• _REQUEST_
Repeat each line word for word.

• _DATA SHOWN_
■ ■ ■ ■ ■
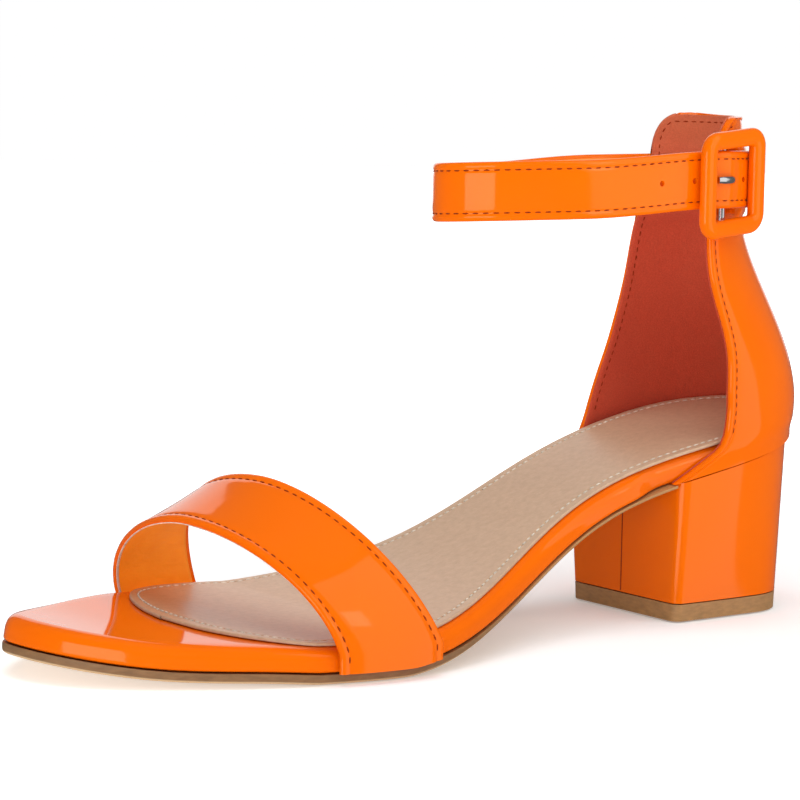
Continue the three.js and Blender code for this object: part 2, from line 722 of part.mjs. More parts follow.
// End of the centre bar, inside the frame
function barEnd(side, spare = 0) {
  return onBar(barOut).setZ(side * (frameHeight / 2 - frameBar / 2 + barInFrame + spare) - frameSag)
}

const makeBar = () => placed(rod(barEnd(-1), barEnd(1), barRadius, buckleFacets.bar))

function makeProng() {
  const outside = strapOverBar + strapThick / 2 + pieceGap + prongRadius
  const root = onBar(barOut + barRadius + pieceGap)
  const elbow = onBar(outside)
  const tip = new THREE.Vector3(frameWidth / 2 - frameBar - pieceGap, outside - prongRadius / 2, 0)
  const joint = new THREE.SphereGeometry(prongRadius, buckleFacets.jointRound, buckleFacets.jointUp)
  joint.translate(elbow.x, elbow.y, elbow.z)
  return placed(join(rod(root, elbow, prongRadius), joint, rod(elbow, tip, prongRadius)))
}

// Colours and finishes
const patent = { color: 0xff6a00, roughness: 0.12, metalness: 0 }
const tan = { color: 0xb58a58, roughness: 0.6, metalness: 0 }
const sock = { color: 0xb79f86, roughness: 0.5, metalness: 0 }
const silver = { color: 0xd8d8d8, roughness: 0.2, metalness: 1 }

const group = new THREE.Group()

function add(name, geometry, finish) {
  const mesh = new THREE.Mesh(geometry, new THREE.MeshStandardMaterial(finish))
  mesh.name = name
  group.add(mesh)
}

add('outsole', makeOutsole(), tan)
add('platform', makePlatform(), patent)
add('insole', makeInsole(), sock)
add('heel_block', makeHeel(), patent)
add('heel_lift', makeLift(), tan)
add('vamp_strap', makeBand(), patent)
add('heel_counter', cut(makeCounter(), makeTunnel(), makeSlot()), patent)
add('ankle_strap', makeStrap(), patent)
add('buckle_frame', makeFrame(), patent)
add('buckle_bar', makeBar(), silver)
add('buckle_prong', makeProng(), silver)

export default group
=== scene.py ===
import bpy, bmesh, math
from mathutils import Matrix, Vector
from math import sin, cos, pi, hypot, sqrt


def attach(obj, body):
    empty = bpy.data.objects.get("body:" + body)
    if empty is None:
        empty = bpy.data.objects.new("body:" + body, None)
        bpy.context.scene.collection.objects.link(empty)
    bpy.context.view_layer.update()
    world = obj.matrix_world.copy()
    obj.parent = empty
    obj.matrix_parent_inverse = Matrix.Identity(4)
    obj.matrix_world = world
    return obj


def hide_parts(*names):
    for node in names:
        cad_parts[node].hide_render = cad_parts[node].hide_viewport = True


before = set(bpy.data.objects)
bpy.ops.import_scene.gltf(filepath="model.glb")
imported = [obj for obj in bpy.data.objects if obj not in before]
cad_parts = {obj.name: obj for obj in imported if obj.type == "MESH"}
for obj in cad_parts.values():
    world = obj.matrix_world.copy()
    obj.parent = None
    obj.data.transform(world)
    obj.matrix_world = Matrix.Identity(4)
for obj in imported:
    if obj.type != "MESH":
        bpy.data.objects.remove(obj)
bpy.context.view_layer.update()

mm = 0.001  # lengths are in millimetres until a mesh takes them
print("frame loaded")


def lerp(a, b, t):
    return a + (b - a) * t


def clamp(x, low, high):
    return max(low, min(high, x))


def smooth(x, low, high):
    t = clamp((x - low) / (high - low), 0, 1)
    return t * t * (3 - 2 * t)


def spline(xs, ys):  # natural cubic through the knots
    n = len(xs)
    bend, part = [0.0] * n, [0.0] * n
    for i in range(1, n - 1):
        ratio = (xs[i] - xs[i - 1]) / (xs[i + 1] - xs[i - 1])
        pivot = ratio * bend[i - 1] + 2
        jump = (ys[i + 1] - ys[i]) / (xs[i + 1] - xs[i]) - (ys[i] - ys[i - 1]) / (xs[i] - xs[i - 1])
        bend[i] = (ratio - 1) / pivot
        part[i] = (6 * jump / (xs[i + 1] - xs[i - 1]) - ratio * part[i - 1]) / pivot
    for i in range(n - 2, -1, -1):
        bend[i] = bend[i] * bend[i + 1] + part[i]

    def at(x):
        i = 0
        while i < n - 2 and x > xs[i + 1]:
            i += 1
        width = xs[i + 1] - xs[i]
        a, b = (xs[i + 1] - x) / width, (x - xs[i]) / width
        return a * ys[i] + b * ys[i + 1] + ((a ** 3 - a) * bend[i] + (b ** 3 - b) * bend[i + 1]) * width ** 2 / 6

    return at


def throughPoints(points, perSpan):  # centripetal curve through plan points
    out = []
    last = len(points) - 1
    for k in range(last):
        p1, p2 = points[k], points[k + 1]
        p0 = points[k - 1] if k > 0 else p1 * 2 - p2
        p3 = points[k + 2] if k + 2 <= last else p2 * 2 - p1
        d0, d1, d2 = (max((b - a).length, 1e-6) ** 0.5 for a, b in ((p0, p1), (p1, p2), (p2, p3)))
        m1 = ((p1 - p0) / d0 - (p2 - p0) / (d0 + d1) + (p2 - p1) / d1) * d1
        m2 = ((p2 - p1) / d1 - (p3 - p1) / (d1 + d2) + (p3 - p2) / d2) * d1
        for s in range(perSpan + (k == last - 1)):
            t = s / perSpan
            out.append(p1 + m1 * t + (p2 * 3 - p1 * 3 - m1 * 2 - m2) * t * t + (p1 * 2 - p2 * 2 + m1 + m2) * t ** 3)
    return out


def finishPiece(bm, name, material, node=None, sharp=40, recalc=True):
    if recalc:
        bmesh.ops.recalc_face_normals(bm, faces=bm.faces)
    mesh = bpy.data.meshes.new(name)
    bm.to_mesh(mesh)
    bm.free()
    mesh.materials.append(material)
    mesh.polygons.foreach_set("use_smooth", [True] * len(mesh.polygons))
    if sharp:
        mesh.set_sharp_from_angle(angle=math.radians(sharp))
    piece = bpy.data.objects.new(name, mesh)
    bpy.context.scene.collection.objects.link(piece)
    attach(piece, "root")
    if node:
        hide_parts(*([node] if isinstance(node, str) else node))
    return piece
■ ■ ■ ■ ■
• _SOLUTION TO THE EXERCISE_
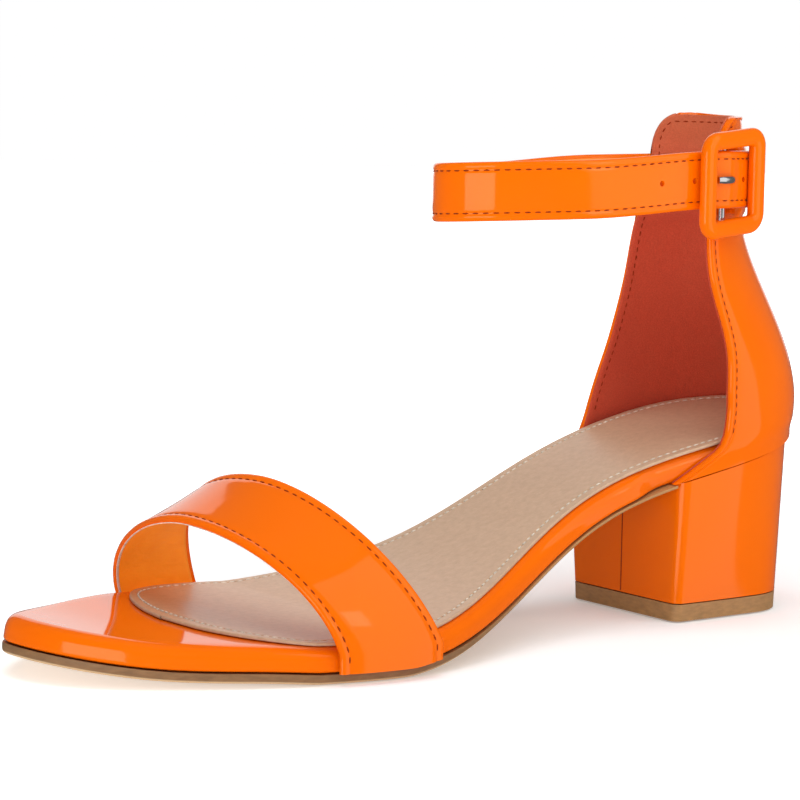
Continue the three.js and Blender code for this object: part 2, from line 722 of part.mjs. More parts follow.
// End of the centre bar, inside the frame
function barEnd(side, spare = 0) {
  return onBar(barOut).setZ(side * (frameHeight / 2 - frameBar / 2 + barInFrame + spare) - frameSag)
}

const makeBar = () => placed(rod(barEnd(-1), barEnd(1), barRadius, buckleFacets.bar))

function makeProng() {
  const outside = strapOverBar + strapThick / 2 + pieceGap + prongRadius
  const root = onBar(barOut + barRadius + pieceGap)
  const elbow = onBar(outside)
  const tip = new THREE.Vector3(frameWidth / 2 - frameBar - pieceGap, outside - prongRadius / 2, 0)
  const joint = new THREE.SphereGeometry(prongRadius, buckleFacets.jointRound, buckleFacets.jointUp)
  joint.translate(elbow.x, elbow.y, elbow.z)
  return placed(join(rod(root, elbow, prongRadius), joint, rod(elbow, tip, prongRadius)))
}

// Colours and finishes
const patent = { color: 0xff6a00, roughness: 0.12, metalness: 0 }
const tan = { color: 0xb58a58, roughness: 0.6, metalness: 0 }
const sock = { color: 0xb79f86, roughness: 0.5, metalness: 0 }
const silver = { color: 0xd8d8d8, roughness: 0.2, metalness: 1 }

const group = new THREE.Group()

function add(name, geometry, finish) {
  const mesh = new THREE.Mesh(geometry, new THREE.MeshStandardMaterial(finish))
  mesh.name = name
  group.add(mesh)
}

add('outsole', makeOutsole(), tan)
add('platform', makePlatform(), patent)
add('insole', makeInsole(), sock)
add('heel_block', makeHeel(), patent)
add('heel_lift', makeLift(), tan)
add('vamp_strap', makeBand(), patent)
add('heel_counter', cut(makeCounter(), makeTunnel(), makeSlot()), patent)
add('ankle_strap', makeStrap(), patent)
add('buckle_frame', makeFrame(), patent)
add('buckle_bar', makeBar(), silver)
add('buckle_prong', makeProng(), silver)

export default group
=== scene.py ===
import bpy, bmesh, math
from mathutils import Matrix, Vector
from math import sin, cos, pi, hypot, sqrt


def attach(obj, body):
    empty = bpy.data.objects.get("body:" + body)
    if empty is None:
        empty = bpy.data.objects.new("body:" + body, None)
        bpy.context.scene.collection.objects.link(empty)
    bpy.context.view_layer.update()
    world = obj.matrix_world.copy()
    obj.parent = empty
    obj.matrix_parent_inverse = Matrix.Identity(4)
    obj.matrix_world = world
    return obj


def hide_parts(*names):
    for node in names:
        cad_parts[node].hide_render = cad_parts[node].hide_viewport = True


before = set(bpy.data.objects)
bpy.ops.import_scene.gltf(filepath="model.glb")
imported = [obj for obj in bpy.data.objects if obj not in before]
cad_parts = {obj.name: obj for obj in imported if obj.type == "MESH"}
for obj in cad_parts.values():
    world = obj.matrix_world.copy()
    obj.parent = None
    obj.data.transform(world)
    obj.matrix_world = Matrix.Identity(4)
for obj in imported:
    if obj.type != "MESH":
        bpy.data.objects.remove(obj)
bpy.context.view_layer.update()

mm = 0.001  # lengths are in millimetres until a mesh takes them
print("frame loaded")


def lerp(a, b, t):
    return a + (b - a) * t


def clamp(x, low, high):
    return max(low, min(high, x))


def smooth(x, low, high):
    t = clamp((x - low) / (high - low), 0, 1)
    return t * t * (3 - 2 * t)


def spline(xs, ys):  # natural cubic through the knots
    n = len(xs)
    bend, part = [0.0] * n, [0.0] * n
    for i in range(1, n - 1):
        ratio = (xs[i] - xs[i - 1]) / (xs[i + 1] - xs[i - 1])
        pivot = ratio * bend[i - 1] + 2
        jump = (ys[i + 1] - ys[i]) / (xs[i + 1] - xs[i]) - (ys[i] - ys[i - 1]) / (xs[i] - xs[i - 1])
        bend[i] = (ratio - 1) / pivot
        part[i] = (6 * jump / (xs[i + 1] - xs[i - 1]) - ratio * part[i - 1]) / pivot
    for i in range(n - 2, -1, -1):
        bend[i] = bend[i] * bend[i + 1] + part[i]

    def at(x):
        i = 0
        while i < n - 2 and x > xs[i + 1]:
            i += 1
        width = xs[i + 1] - xs[i]
        a, b = (xs[i + 1] - x) / width, (x - xs[i]) / width
        return a * ys[i] + b * ys[i + 1] + ((a ** 3 - a) * bend[i] + (b ** 3 - b) * bend[i + 1]) * width ** 2 / 6

    return at


def throughPoints(points, perSpan):  # centripetal curve through plan points
    out = []
    last = len(points) - 1
    for k in range(last):
        p1, p2 = points[k], points[k + 1]
        p0 = points[k - 1] if k > 0 else p1 * 2 - p2
        p3 = points[k + 2] if k + 2 <= last else p2 * 2 - p1
        d0, d1, d2 = (max((b - a).length, 1e-6) ** 0.5 for a, b in ((p0, p1), (p1, p2), (p2, p3)))
        m1 = ((p1 - p0) / d0 - (p2 - p0) / (d0 + d1) + (p2 - p1) / d1) * d1
        m2 = ((p2 - p1) / d1 - (p3 - p1) / (d1 + d2) + (p3 - p2) / d2) * d1
        for s in range(perSpan + (k == last - 1)):
            t = s / perSpan
            out.append(p1 + m1 * t + (p2 * 3 - p1 * 3 - m1 * 2 - m2) * t * t + (p1 * 2 - p2 * 2 + m1 + m2) * t ** 3)
    return out


def finishPiece(bm, name, material, node=None, sharp=40, recalc=True):
    if recalc:
        bmesh.ops.recalc_face_normals(bm, faces=bm.faces)
    mesh = bpy.data.meshes.new(name)
    bm.to_mesh(mesh)
    bm.free()
    mesh.materials.append(material)
    mesh.polygons.foreach_set("use_smooth", [True] * len(mesh.polygons))
    if sharp:
        mesh.set_sharp_from_angle(angle=math.radians(sharp))
    piece = bpy.data.objects.new(name, mesh)
    bpy.context.scene.collection.objects.link(piece)
    attach(piece, "root")
    if node:
        hide_parts(*([node] if isinstance(node, str) else node))
    return piece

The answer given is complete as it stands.